18 dic 2014

L'analisi di Domenico Cacopardo sulla nuova performance di Benigni


Dopo il guitto che si mette in politica e fonda un partito, il 5 Stelle, ci doveva toccare il comico (Benigni) che, dopo essersi inventato dantista e costituzionalista, s’è dato alla teologia. Sempre onorando, come ogni giullare che si rispetti, il potere reale di riferimento ignaro che esso, purtroppo per lui, non esiste più.

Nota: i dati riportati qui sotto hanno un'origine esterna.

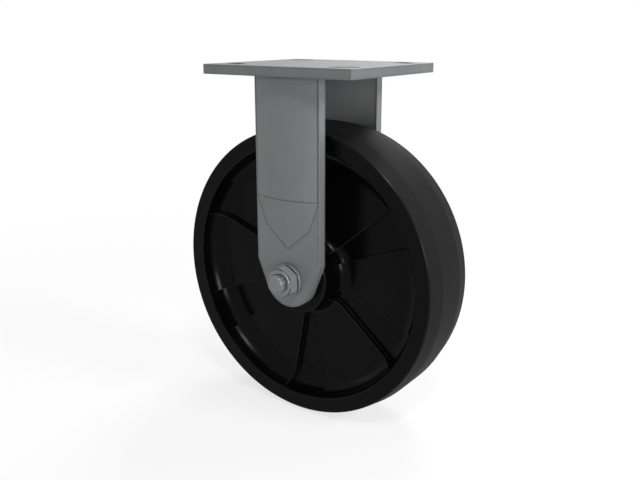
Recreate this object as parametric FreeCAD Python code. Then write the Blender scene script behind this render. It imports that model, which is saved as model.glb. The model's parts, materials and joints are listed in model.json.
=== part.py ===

Intendiamoci, non per colpa sua, ma di questa dirigenza Rai, sempre ripiegata su se stessa, incapace di rottamare le cariatidi che imperversano sui teleschermi e sui microfoni, e di innovare l’unico laboratorio (pubblico) che dovrebbe rispecchiare la società e, per essa e con essa, produrre cultura. 

Ci tocca rimpiangere i tempi di Ettore Bernabei, di Fabiano Fabiani e di Biagio Agnes, tutti democristianoni, tutti capaci di inventarsi ogni anno qualcosa di nuovo e di interessante, senza cadere in preclusioni ideologiche.

Oggi, invece, c’è una specie di paralisi mentale che impedisce ai capi attuali di vedere che così non va e che, anche in Rai, occorre cambiare verso e uomini. Che il collaudato ricovero di «quadretti» di partito, di figli e nipoti di exinfluenti personaggi della Prima e della Seconda Repubblica deve aprirsi alle professionalità emergenti, in fuga verso l’estero, per offrire loro una opportunità italiana.

In questo contesto nascono le «performances» di Roberto Benigni. 

Diventato personaggio «cult» per «La vita è bella», nella quale osa (colpo di genio) trattare in forma lieve la grande tragedia della «shoah», il comico (un altro «one shoot people», capace di sparare solo un solo colpo) che fu Johnny Stecchino diventa una specie di strapagata ancora di salvezza per gente a corto di idee.

La Divina Commedia, la Costituzione e il Decalogo sono stati l’occasione per esibizioni farcite della peggiore retorica, prive di alcun reale fondamento culturale e intrappolate da un buonismo d’accatto, alla Veltroni.

Senza ricordare l’affermazione «la nostra Costituzione è la più bella del mondo», la cui falsità era ben nota e già da tempo a tutti gli italiani, oltre che agli esperti, soffermiamoci brevemente su questo Decalogo. 

La cifra specifica del «recital» di Benigni è la mediocrità. Il ridondante esame di ogni comandamento non riesce a esprimere null’altro che luoghi comuni, e tra essi solo quelli capaci di vellicare il gusto di un pubblico di bocca buona. Non poteva mancare il riferimento alla donna, con l’attribuzione alla «costola» di un significato che mai ha avuto né nella patristica né nella teologia. La «costola» della Bibbia è la conferma di una visione maschilista, così radicata e diffusa da non consentire le escursioni verbali del nostro comico. E la «felicità» è un concetto tutt’altro che biblico, visto che la nascita dell’uomo è segnata dal peccato e dalla cacciata dall’Eden. E l’«amore», un sentimento cristiano difficilmente rintracciabile nel decalogo, nel quale occhieggia il Dio che obbliga Abramo a sacrificare Isacco.

C’è da dire che, probabilmente, Benigni, viziato da un premio Oscar, venerato come Garibaldi dal pubblico di mezza-sinistra che continua a immaginare gerarchie politiche, morali e sociali ormai in soffitta, ha perso strada facendo ogni umiltà e ispirazione (quelle vere non quelle fittizie, spesso richiamate nelle sue interminabili filippiche) necessarie per cercare e trovare la «logica» che lega il pensiero, per approfondire i temi di cui intende occuparsi e per evitare di parlarsi addosso come capita agli anziani, categoria alla quale non è anagraficamente iscritto, avendo appena 62 anni.

Se, alla fine, Matteo Renzi batterà un colpo rinnovando come si deve la Rai, potremmo rivedere Benigni sul piccolo schermo non nelle deludenti vesti del tuttologo moralista, ma in quelle più proprie e divertenti del comico professionista.